Subdistrict 7: Katie Underwood. Underwood, a civil engineer, comes from a family of educators and has served on several nonprofit boards in Omaha. Underwood speaks forcefully and knowledgeably about the district's need to close the achievement gap between white and minority youth. OPS can benefit greatly, she says, by supporting early childhood efforts such as Educare. She demonstrates a confident approach to budgets, drawing on her professional experience.
Subdistrict 8: Lacey Merica. Merica, an insurance claims adjuster with an MBA from the University of Nebraska at Omaha, stands out for the impressive way she addresses a wide range of OPS issues. She is well-informed in analyzing the board's past failures. She does a good job offering positive ways forward on community outreach and boosting academic achievement. One way to do that, she suggests, is for OPS to see if it can move its hiring date for new teachers, since the date comes later than in many other districts.
Subdistrict 9: Sarah Brumfield. Brumfield, employed with an information technology services company, is an incumbent who first was elected last November. She stands out in this subdistrict contest for the way she speaks knowledgeably about the full breadth of issues OPS needs to tackle. Vocational education should be a higher priority for OPS, Brumfield says. Another need is boosting parental involvement.
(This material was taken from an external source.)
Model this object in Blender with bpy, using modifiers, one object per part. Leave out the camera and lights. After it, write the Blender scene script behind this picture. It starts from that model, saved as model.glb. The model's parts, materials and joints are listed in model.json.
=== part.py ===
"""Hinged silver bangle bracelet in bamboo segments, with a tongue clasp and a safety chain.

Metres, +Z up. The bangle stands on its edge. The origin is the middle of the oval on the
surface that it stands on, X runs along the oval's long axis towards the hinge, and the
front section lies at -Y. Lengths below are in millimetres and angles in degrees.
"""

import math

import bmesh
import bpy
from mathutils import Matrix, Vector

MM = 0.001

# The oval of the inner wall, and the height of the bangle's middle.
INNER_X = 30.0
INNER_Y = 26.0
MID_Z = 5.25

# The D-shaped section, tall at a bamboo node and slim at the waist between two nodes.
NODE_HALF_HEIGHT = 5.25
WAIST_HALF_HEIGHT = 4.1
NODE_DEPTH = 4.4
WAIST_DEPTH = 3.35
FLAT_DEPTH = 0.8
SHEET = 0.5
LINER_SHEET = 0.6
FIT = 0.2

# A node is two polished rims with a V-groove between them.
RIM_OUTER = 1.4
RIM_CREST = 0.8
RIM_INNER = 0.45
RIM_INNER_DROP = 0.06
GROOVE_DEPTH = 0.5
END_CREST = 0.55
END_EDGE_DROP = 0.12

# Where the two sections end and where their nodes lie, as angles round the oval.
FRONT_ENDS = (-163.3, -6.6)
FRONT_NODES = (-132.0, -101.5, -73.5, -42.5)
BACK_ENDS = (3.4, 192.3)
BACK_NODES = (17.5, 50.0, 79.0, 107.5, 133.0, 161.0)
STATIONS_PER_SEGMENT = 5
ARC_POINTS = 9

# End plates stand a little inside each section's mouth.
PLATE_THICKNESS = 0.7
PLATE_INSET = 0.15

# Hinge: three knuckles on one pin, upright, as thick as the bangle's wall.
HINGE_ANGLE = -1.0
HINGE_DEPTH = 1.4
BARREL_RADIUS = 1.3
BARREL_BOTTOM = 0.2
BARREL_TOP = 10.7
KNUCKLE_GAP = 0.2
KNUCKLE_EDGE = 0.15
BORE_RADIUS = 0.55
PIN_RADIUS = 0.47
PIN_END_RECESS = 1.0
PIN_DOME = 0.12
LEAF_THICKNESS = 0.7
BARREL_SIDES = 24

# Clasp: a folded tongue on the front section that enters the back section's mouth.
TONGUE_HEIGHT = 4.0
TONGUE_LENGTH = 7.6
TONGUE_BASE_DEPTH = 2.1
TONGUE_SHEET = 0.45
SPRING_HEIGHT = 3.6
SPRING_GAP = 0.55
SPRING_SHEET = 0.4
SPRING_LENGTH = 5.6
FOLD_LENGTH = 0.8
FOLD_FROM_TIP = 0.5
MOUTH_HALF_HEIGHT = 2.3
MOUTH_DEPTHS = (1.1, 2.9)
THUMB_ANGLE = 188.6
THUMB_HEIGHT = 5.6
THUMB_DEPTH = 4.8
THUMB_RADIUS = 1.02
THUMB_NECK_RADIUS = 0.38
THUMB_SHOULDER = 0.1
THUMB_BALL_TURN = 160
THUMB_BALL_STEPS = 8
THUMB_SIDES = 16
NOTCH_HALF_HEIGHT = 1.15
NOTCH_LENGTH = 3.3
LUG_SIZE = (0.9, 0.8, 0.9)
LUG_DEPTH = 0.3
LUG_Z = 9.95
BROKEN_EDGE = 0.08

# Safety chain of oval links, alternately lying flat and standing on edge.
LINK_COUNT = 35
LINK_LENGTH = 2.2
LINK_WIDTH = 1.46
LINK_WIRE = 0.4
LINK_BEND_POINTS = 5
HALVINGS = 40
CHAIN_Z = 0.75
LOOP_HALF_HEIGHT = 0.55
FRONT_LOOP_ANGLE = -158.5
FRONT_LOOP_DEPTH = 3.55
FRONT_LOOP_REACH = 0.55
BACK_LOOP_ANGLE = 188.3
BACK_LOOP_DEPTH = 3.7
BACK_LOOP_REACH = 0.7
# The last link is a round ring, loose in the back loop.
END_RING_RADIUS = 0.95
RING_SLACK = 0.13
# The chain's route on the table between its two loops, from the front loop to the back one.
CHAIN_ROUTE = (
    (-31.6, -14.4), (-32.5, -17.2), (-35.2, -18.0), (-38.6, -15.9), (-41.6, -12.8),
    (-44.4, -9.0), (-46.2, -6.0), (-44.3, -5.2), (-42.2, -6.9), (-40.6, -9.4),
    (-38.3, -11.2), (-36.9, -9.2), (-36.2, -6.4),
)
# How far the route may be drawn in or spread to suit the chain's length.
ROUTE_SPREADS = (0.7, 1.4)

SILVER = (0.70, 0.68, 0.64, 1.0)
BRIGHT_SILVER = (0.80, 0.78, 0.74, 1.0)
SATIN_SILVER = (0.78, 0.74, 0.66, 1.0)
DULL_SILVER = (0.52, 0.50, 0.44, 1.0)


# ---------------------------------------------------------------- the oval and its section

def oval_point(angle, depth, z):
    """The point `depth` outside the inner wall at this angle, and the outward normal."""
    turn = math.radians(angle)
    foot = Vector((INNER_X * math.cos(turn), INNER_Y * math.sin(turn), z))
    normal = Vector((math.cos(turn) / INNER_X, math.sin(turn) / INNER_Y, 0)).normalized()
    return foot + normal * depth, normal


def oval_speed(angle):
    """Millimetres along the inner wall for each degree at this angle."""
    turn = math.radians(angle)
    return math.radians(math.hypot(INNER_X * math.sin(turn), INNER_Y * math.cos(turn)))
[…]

She explains issues in a practical way, whether it's the proper role of the board's legal counsel or how to improve the user-friendliness of the district's website.
In the May 14 elections, voters can seize this important opportunity for positive change at OPS by electing these candidates:
Yolanda Williams in Subdistrict 1; Marque Snow in Subdistrict 2; Woody Bradford in Subdistrict 3; Justin Wayne in Subdistrict 4; Lou Ann Goding in Subdistrict 5; Matt Scanlan in Subdistrict 6; Katie Underwood in Subdistrict 7; Lacey Merica in Subdistrict 8; and Sarah Brumfield in Subdistrict 9.